So I've been trying to optimize and setup my own personal build system for a while now. I'm doing this because it's easier than just downloading the prebuilt ones from the download section because I'm trying learn more about networking and security.
OpenWRT has a world of possibilities and options pre/during/post compliation and on first boot and while in use. So what is important to one person, is trivial to the next.
Without drawing a line in the sand of what your requirements are, you will just end up with a bunch of "Oh this, and oh yeah that" type info to cobble together that may or may not matter to you in the end. The Wiki really is great in finding info. It's just learning what to search for start with google on what you want to do, maybe it has a technical term/name to what it is, then use the tech term in OpenWRT wiki to see if something like that is available, whatever it may be. Then go from there, search user experience and examples, then make your own.

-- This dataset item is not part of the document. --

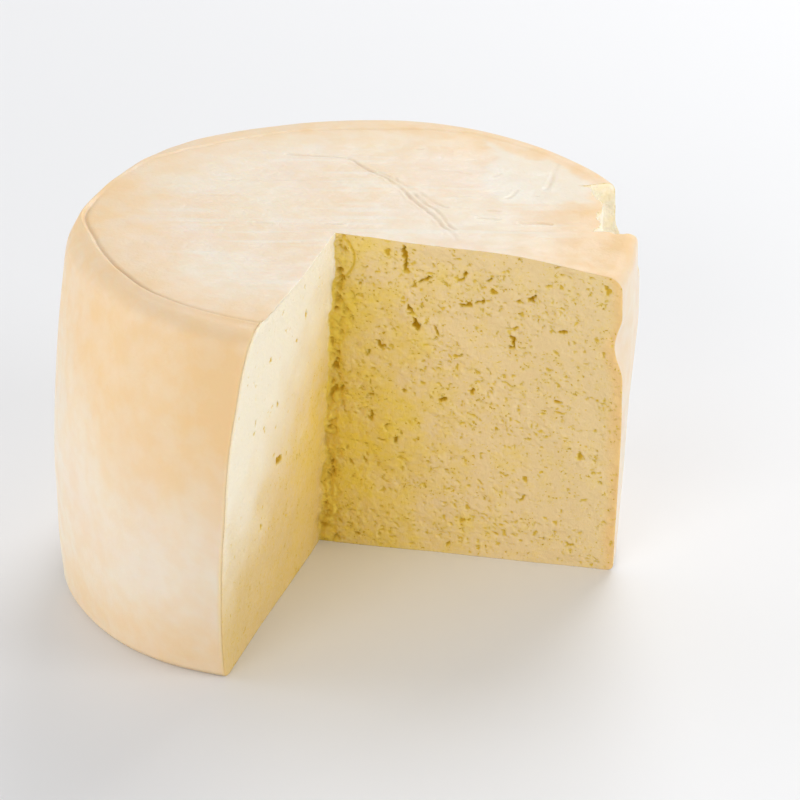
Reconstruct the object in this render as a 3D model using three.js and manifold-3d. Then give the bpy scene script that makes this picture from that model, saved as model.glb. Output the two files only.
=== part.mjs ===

Is this the right way to use a config.seed to generate a .config for make?
cp ../config.seed ../openwrt/.config
make defconfig
It's grabbing the config.seed from the directory folder that contains the source and then copying it into the source directory.
According to the wiki:
These changes can form the basis of a config file ( <buildroot dir>/.config ). By running make defconfig these changes will be expanded into a full config.
-You need to alter .config or cat your whole config.seed into .config
-You then need "make defconfig" otherwise ( could be wrong...) the buildroot will pick up a change without sync and automatically make oldconfig ( remove your change )
-Also cat .config | grep YOUR_OPTION..... there might be an additional # not configured line there too!